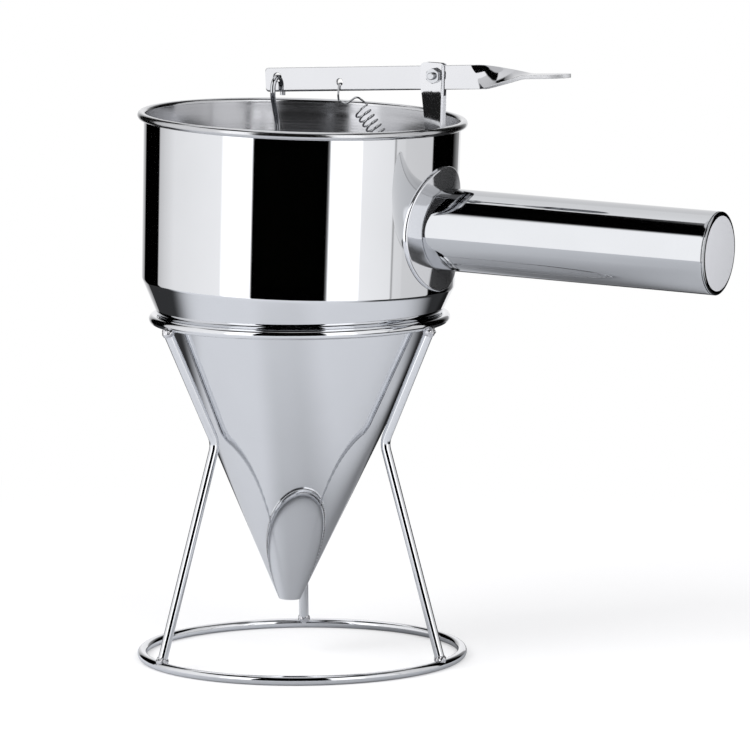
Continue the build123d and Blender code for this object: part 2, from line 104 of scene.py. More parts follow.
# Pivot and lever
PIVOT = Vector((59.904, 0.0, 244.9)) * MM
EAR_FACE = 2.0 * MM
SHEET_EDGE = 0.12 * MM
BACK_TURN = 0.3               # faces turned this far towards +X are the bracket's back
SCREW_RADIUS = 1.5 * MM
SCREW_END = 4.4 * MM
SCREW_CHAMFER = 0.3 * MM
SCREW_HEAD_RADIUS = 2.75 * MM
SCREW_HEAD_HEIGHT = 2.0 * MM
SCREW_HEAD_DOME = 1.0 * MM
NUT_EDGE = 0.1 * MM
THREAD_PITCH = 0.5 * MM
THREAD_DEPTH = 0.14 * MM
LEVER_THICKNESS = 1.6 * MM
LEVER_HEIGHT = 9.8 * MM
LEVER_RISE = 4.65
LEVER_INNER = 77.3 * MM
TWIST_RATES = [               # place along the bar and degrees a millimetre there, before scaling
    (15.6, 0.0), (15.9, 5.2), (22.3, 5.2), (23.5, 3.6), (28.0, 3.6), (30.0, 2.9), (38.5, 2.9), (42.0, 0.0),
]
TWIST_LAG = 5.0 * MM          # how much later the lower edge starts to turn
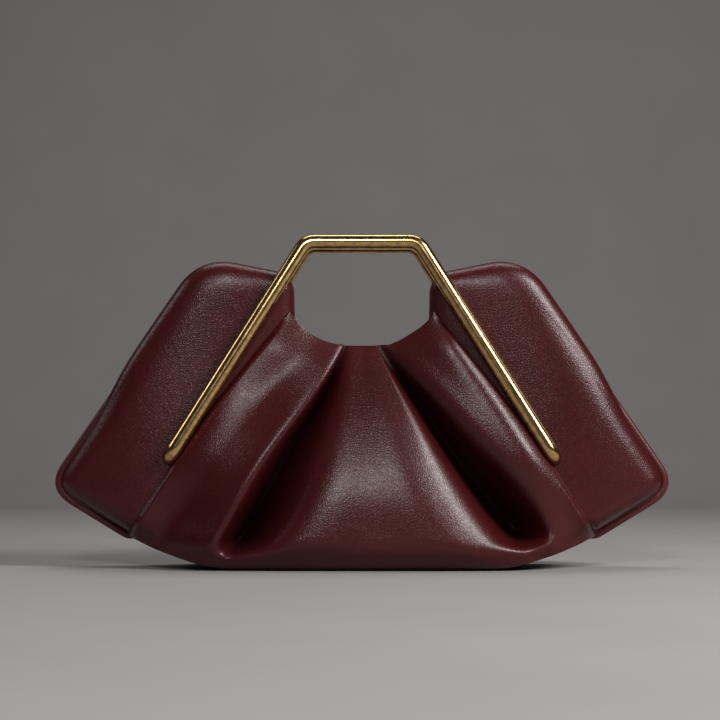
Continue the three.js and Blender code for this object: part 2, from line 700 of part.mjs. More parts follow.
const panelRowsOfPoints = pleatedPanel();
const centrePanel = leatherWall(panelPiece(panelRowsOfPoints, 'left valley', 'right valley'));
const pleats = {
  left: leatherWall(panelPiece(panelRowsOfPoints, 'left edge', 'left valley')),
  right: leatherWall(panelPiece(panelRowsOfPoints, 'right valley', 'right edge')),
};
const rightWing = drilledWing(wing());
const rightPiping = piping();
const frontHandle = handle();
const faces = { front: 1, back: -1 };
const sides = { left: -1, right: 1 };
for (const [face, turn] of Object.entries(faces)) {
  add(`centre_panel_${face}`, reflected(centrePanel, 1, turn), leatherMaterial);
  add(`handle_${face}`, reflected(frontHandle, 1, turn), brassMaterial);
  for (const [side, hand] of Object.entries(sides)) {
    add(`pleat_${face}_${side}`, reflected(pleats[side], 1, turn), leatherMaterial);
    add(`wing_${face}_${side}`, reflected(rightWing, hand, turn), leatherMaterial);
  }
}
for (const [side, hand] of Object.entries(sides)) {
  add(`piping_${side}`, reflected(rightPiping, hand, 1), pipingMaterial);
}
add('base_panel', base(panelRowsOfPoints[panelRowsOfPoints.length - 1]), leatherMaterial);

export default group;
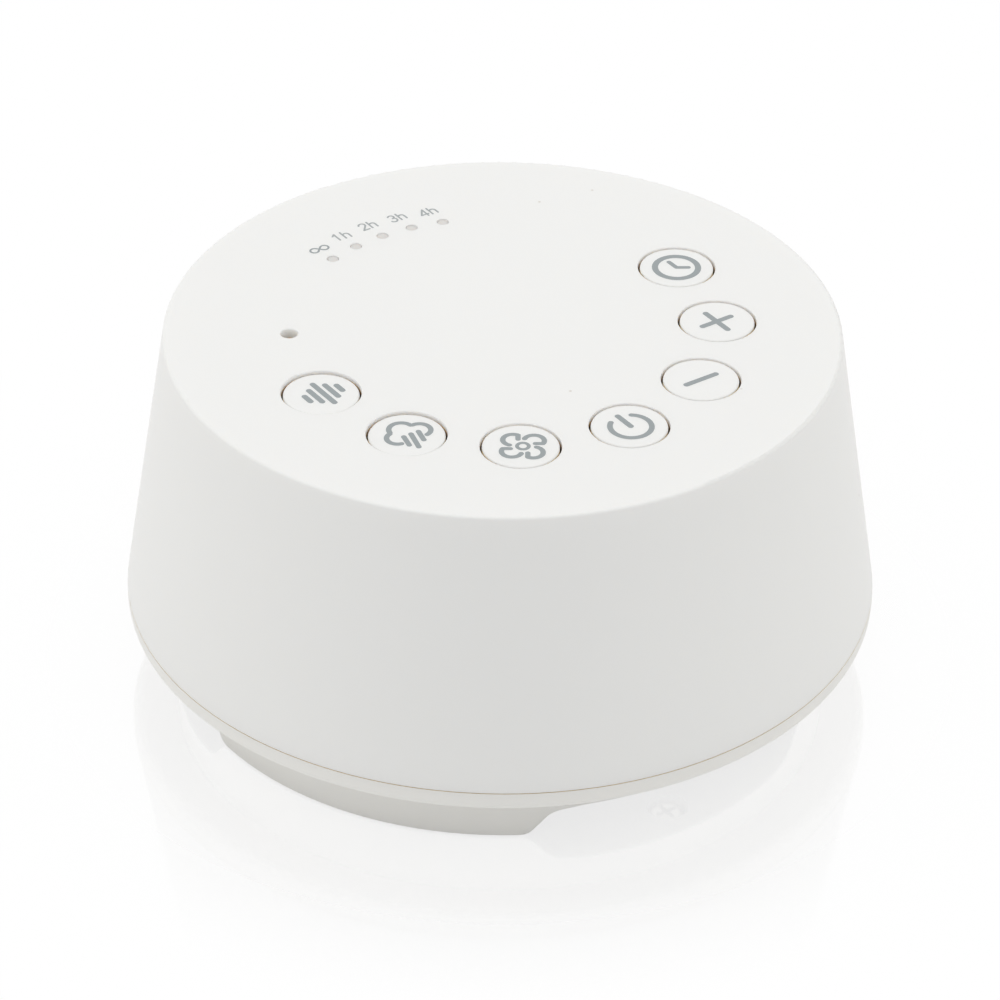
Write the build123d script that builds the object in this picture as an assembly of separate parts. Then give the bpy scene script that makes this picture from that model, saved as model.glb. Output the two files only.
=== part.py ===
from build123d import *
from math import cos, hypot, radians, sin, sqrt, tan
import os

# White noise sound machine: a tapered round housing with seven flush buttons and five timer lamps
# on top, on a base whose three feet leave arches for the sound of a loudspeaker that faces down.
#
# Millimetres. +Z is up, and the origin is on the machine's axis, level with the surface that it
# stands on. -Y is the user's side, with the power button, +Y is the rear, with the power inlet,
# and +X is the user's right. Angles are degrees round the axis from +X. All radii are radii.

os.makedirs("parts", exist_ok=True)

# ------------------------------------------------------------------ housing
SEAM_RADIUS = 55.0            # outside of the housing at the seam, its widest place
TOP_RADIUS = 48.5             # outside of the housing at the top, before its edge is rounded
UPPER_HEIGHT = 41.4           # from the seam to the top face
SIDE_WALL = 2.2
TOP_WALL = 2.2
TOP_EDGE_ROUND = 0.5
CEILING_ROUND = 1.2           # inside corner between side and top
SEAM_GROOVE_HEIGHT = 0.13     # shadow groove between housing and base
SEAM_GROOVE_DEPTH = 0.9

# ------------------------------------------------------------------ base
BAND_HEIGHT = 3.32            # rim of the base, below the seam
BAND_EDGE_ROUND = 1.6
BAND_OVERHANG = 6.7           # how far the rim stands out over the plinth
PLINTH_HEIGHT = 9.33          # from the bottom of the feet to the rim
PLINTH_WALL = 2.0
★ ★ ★
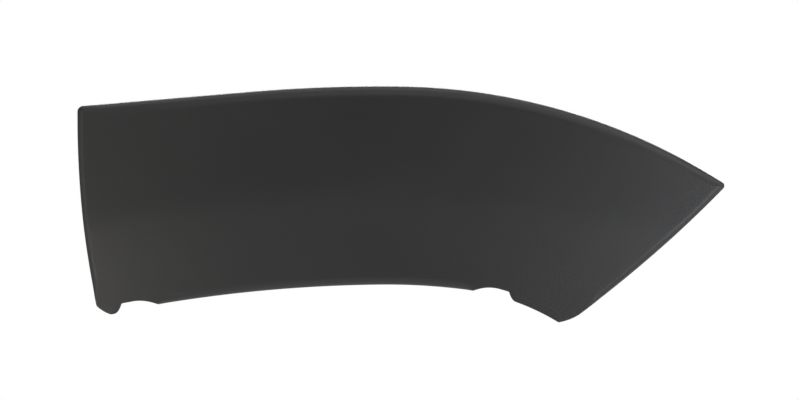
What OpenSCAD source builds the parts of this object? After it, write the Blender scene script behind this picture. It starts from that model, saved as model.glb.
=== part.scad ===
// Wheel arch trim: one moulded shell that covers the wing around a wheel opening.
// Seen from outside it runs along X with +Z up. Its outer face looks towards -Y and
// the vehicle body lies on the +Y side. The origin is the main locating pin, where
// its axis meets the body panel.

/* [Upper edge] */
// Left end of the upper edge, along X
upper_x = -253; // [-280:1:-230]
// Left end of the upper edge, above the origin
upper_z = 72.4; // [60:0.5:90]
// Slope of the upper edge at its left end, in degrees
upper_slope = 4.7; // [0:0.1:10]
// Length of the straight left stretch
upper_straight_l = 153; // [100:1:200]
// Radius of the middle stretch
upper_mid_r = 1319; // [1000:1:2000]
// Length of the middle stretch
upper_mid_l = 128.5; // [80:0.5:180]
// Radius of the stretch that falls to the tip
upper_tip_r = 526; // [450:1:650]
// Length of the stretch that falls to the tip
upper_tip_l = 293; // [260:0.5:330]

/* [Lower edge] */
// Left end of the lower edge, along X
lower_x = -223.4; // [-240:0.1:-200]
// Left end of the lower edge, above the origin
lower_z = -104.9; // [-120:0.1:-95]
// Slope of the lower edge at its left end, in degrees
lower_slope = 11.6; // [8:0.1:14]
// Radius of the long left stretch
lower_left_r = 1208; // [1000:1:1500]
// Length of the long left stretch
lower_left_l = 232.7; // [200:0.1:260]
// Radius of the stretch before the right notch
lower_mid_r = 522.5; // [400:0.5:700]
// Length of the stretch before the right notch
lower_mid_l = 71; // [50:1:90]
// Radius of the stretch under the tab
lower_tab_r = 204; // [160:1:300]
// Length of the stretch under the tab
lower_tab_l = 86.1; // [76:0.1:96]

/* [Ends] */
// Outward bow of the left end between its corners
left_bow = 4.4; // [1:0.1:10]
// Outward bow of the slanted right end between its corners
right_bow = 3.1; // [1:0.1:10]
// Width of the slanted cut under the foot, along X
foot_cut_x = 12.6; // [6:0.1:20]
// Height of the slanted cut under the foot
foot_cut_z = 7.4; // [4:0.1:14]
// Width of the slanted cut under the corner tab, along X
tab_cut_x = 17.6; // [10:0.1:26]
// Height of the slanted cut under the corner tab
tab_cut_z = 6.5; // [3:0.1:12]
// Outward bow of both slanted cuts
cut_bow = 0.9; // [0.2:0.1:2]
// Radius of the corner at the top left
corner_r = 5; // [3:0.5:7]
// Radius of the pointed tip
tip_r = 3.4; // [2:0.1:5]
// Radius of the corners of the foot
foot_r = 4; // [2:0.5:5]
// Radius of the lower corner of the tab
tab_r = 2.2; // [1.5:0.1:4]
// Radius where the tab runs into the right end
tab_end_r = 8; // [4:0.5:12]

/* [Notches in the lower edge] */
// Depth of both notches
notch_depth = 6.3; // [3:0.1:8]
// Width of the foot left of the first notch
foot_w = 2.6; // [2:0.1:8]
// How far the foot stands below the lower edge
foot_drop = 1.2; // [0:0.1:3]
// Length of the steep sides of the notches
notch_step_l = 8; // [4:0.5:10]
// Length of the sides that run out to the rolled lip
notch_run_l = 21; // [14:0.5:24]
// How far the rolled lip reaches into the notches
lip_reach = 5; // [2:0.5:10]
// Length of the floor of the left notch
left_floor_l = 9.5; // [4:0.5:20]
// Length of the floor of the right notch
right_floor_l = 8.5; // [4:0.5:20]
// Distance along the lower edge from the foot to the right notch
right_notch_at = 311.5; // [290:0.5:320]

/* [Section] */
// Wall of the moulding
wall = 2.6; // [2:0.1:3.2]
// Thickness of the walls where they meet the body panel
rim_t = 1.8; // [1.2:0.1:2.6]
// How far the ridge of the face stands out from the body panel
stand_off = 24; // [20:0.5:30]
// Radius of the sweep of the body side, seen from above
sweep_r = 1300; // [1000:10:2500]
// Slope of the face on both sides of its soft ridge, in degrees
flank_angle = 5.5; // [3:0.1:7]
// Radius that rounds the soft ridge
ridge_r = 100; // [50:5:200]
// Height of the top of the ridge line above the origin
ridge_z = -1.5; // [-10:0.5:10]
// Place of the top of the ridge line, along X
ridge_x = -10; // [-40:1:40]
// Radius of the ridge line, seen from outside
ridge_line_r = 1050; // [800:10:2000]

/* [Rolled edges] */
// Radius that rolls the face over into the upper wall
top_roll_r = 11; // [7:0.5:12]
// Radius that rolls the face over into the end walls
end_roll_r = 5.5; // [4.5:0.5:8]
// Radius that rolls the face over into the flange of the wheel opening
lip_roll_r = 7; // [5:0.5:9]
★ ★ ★
### [Task instructions]
Return the lines from the line with "Continue the build123d" through the line with "TWIST_LAG = 5.0", inclusive, exactly as they stand, and nothing else.

### [Answer for this exercise]
Continue the build123d and Blender code for this object: part 2, from line 104 of scene.py. More parts follow.
# Pivot and lever
PIVOT = Vector((59.904, 0.0, 244.9)) * MM
EAR_FACE = 2.0 * MM
SHEET_EDGE = 0.12 * MM
BACK_TURN = 0.3               # faces turned this far towards +X are the bracket's back
SCREW_RADIUS = 1.5 * MM
SCREW_END = 4.4 * MM
SCREW_CHAMFER = 0.3 * MM
SCREW_HEAD_RADIUS = 2.75 * MM
SCREW_HEAD_HEIGHT = 2.0 * MM
SCREW_HEAD_DOME = 1.0 * MM
NUT_EDGE = 0.1 * MM
THREAD_PITCH = 0.5 * MM
THREAD_DEPTH = 0.14 * MM
LEVER_THICKNESS = 1.6 * MM
LEVER_HEIGHT = 9.8 * MM
LEVER_RISE = 4.65
LEVER_INNER = 77.3 * MM
TWIST_RATES = [               # place along the bar and degrees a millimetre there, before scaling
    (15.6, 0.0), (15.9, 5.2), (22.3, 5.2), (23.5, 3.6), (28.0, 3.6), (30.0, 2.9), (38.5, 2.9), (42.0, 0.0),
]
TWIST_LAG = 5.0 * MM          # how much later the lower edge starts to turn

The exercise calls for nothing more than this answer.